For a fuel laucher based systems the ship takes off with a ful load of decel
fuel and accelerates up the accelleration track wich is pre loaded with fuel.
Its maximum speed is limited by how far they launcher can accuratly launch
the fuel.  I.E. how far from the launcher does the fuel become so dispersed
that the ship can't scoop up enough for its needs.

Anyway.  The ship leaves sol with its decel fuel.  Coasts to a star thats
close enough (T.C. would not be close enough, so I'm assuming Alpha C or
something else in the 4-6 ly range), then Decelerates with the onboard fuel.
 

For the return flight, it can eiather accelerate with stored fuel and decel
into sol using a Sol fuel launcher provided decel track.  Or they could,
maybe, biuld a fuel launcher atthe target system.
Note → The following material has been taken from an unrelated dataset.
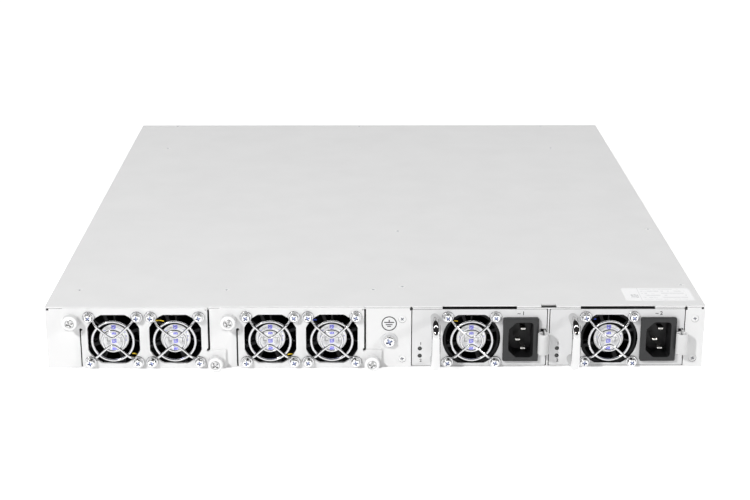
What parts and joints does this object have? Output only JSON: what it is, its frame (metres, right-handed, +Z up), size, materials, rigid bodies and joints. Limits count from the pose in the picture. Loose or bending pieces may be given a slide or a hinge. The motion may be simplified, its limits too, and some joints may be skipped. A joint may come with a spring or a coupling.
{
  "type": "rackmount network switch",
  "caption": "One-unit rackmount network switch with pull-out fan trays and power modules at one side and stacked ports at the other.",
  "frame": {"origin": "centre of the chassis underside, without the handles and screw heads that stand out of it", "axes": "+Z up, -Y out of the fan and power side, +Y out of the port side, +X to the right seen from the fan and power side"},
  "size_m": [0.44, 0.5352, 0.0436],
  "materials": {
    "white_paint": "fine-textured white powder coat",
    "module_paint": "light grey powder coat",
    "latch_paint": "light grey coated spring sheet",
    "plated_sheet": "zinc-plated sheet",
    "plated_screws": "nickel-plated screws",
    "bright_wire": "bright plated wire",
    "bright_bar": "bright plated bar",
    "thumb_cap": "white-coated screw head",
    "fan_plastic": "moulded black plastic",
    "rotor_plastic": "moulded black plastic",
    "inlet_plastic": "dark grey moulded plastic",
    "board_laminate": "green solder mask",
    "connector_plastic": "black moulded connector",
    "clear_plastic": "clear light pipe",
    "button_plastic": "black button",
    "heatsink_metal": "extruded aluminium"
  },
  "bodies": {
    "root": {"chassis_base": "white_paint", "top_cover": "white_paint", "front_panel": "white_paint", "inner_brackets": "plated_sheet", "port_cages": "plated_sheet", "cage_dividers": "plated_sheet", "cover_screws": "plated_screws", "panel_screws": "plated_screws", "ground_screw": "plated_screws", "board_standoffs": "plated_screws", "main_board": "board_laminate", "power_backplane": "board_laminate", "bay_sockets": "connector_plastic", "port_connectors": "connector_plastic", "port_spacers": "connector_plastic", "rj45_jack": "connector_plastic", "reset_switch": "connector_plastic", "light_pipes": "clear_plastic", "switch_heatsink": "heatsink_metal"},
    "fan_tray_a": {"fan_tray_plate_a": "white_paint", "fan_tray_bracket_a": "plated_sheet", "fan_tray_plug_a": "connector_plastic", "fan_frames_a": "fan_plastic", "finger_guards_a": "bright_wire", "guard_screws_a": "plated_screws"},
    "fan_tray_b": {"fan_tray_plate_b": "white_paint", "fan_tray_bracket_b": "plated_sheet", "fan_tray_plug_b": "connector_plastic", "fan_frames_b": "fan_plastic", "finger_guards_b": "bright_wire", "guard_screws_b": "plated_screws"},
    "fan_rotor_1": {"fan_rotor_1": "rotor_plastic"},
    "fan_rotor_2": {"fan_rotor_2": "rotor_plastic"},
    "fan_rotor_3": {"fan_rotor_3": "rotor_plastic"},
    "fan_rotor_4": {"fan_rotor_4": "rotor_plastic"},
    "thumbscrew_1": {"thumbscrew_1": "thumb_cap"},
    "thumbscrew_2": {"thumbscrew_2": "thumb_cap"},
    "thumbscrew_3": {"thumbscrew_3": "thumb_cap"},
    "thumbscrew_4": {"thumbscrew_4": "thumb_cap"},
    "psu_a": {"psu_case_a": "module_paint", "psu_fan_frame_a": "fan_plastic", "psu_finger_guard_a": "bright_wire", "psu_guard_screws_a": "plated_screws", "psu_handle_a": "bright_bar", "psu_inlet_a": "inlet_plastic", "psu_lights_a": "clear_plastic", "psu_board_a": "board_laminate"},
    "psu_fan_rotor_a": {"psu_fan_rotor_a": "rotor_plastic"},
    "psu_latch_a": {"psu_latch_a": "latch_paint"},
    "psu_b": {"psu_case_b": "module_paint", "psu_fan_frame_b": "fan_plastic", "psu_finger_guard_b": "bright_wire", "psu_guard_screws_b": "plated_screws", "psu_handle_b": "bright_bar", "psu_inlet_b": "inlet_plastic", "psu_lights_b": "clear_plastic", "psu_board_b": "board_laminate"},
    "psu_fan_rotor_b": {"psu_fan_rotor_b": "rotor_plastic"},
    "psu_latch_b": {"psu_latch_b": "latch_paint"},
    "reset_button": {"reset_button": "button_plastic"}
  },
  "joints": [
    {"name": "fan_tray_a_slide", "type": "slide", "parent": "root", "child": "fan_tray_a", "axis": [0, -1, 0], "range_m": [0, 0.065]},
    {"name": "fan_rotor_1_spin", "type": "hinge", "parent": "fan_tray_a", "child": "fan_rotor_1", "pos_m": [-0.17485, -0.255, 0.0213], "axis": [0, -1, 0], "continuous": true},
    {"name": "fan_rotor_2_spin", "type": "hinge", "parent": "fan_tray_a", "child": "fan_rotor_2", "pos_m": [-0.13375, -0.255, 0.0213], "axis": [0, -1, 0], "continuous": true},
    {"name": "thumbscrew_1_turn", "type": "hinge", "parent": "fan_tray_a", "child": "thumbscrew_1", "pos_m": [-0.2023, -0.255, 0.035], "axis": [0, -1, 0], "continuous": true},
    {"name": "thumbscrew_2_turn", "type": "hinge", "parent": "fan_tray_a", "child": "thumbscrew_2", "pos_m": [-0.1069, -0.255, 0.0054], "axis": [0, -1, 0], "continuous": true},
    {"name": "fan_tray_b_slide", "type": "slide", "parent": "root", "child": "fan_tray_b", "axis": [0, -1, 0], "range_m": [0, 0.065]},
    {"name": "fan_rotor_3_spin", "type": "hinge", "parent": "fan_tray_b", "child": "fan_rotor_3", "pos_m": [-0.07045, -0.255, 0.0213], "axis": [0, -1, 0], "continuous": true},
    {"name": "fan_rotor_4_spin", "type": "hinge", "parent": "fan_tray_b", "child": "fan_rotor_4", "pos_m": [-0.02935, -0.255, 0.0213], "axis": [0, -1, 0], "continuous": true},
    {"name": "thumbscrew_3_turn", "type": "hinge", "parent": "fan_tray_b", "child": "thumbscrew_3", "pos_m": [-0.0979, -0.255, 0.035], "axis": [0, -1, 0], "continuous": true},
    {"name": "thumbscrew_4_turn", "type": "hinge", "parent": "fan_tray_b", "child": "thumbscrew_4", "pos_m": [-0.0025, -0.255, 0.0054], "axis": [0, -1, 0], "continuous": true},
    {"name": "psu_a_slide", "type": "slide", "parent": "root", "child": "psu_a", "axis": [0, -1, 0], "range_m": [0, 0.2]},
    {"name": "psu_fan_rotor_a_spin", "type": "hinge", "parent": "psu_a", "child": "psu_fan_rotor_a", "pos_m": [0.0641, -0.255, 0.0202], "axis": [0, -1, 0], "continuous": true},
    {"name": "psu_latch_a_press", "type": "hinge", "parent": "psu_a", "child": "psu_latch_a", "pos_m": [0.1114, -0.226, 0.01965], "axis": [0, 0, -1], "range_deg": [0, 3], "stiffness_Nm_per_rad": 0.5},
    {"name": "psu_b_slide", "type": "slide", "parent": "root", "child": "psu_b", "axis": [0, -1, 0], "range_m": [0, 0.2]},
    {"name": "psu_fan_rotor_b_spin", "type": "hinge", "parent": "psu_b", "child": "psu_fan_rotor_b", "pos_m": [0.1563, -0.255, 0.0202], "axis": [0, -1, 0], "continuous": true},
    {"name": "psu_latch_b_press", "type": "hinge", "parent": "psu_b", "child": "psu_latch_b", "pos_m": [0.2036, -0.226, 0.01965], "axis": [0, 0, -1], "range_deg": [0, 3], "stiffness_Nm_per_rad": 0.5},
    {"name": "reset_button_press", "type": "slide", "parent": "root", "child": "reset_button", "axis": [0, -1, 0], "range_m": [0, 0.0006], "stiffness_N_per_m": 500}
  ]
}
This would allow that ship,
and subsequent ships, to make the flight at speeds not limited by on-board
fuel limitations.  Possibly at much higher speeds.

A multi stage ship is theoretically limited by how many stages you can get.
 But I think the specific impulse of the system will give an upper practical
limit.  Returning could be harder since you won't have all the stages.



Tim
I think the central difference between us is your expectation of being able
to colonise a world and self sustain a colony or base with only a couple
hundred people.  

Currently a self sustained society needs millions of people to keep going and
cities full of hardware.  I might be willing to accept that we might be able
to do it with tens or hundreds of thousands of people in 50 years; but not
hundreds, and certainly not with what a ship could carry.

So given my expectation that planets with a bio-sphere would be unsurvivable
for any period of time, and the crews will be strongly limited by the spare
parts the ship can carry.  The mision couldn't sustain the open ended
operations you seem to be assuming.  So going there doesn't give the crew the
option of living on their own, or starting a sustainable society.  This
probably accounts for our different reaction toward one-way missions.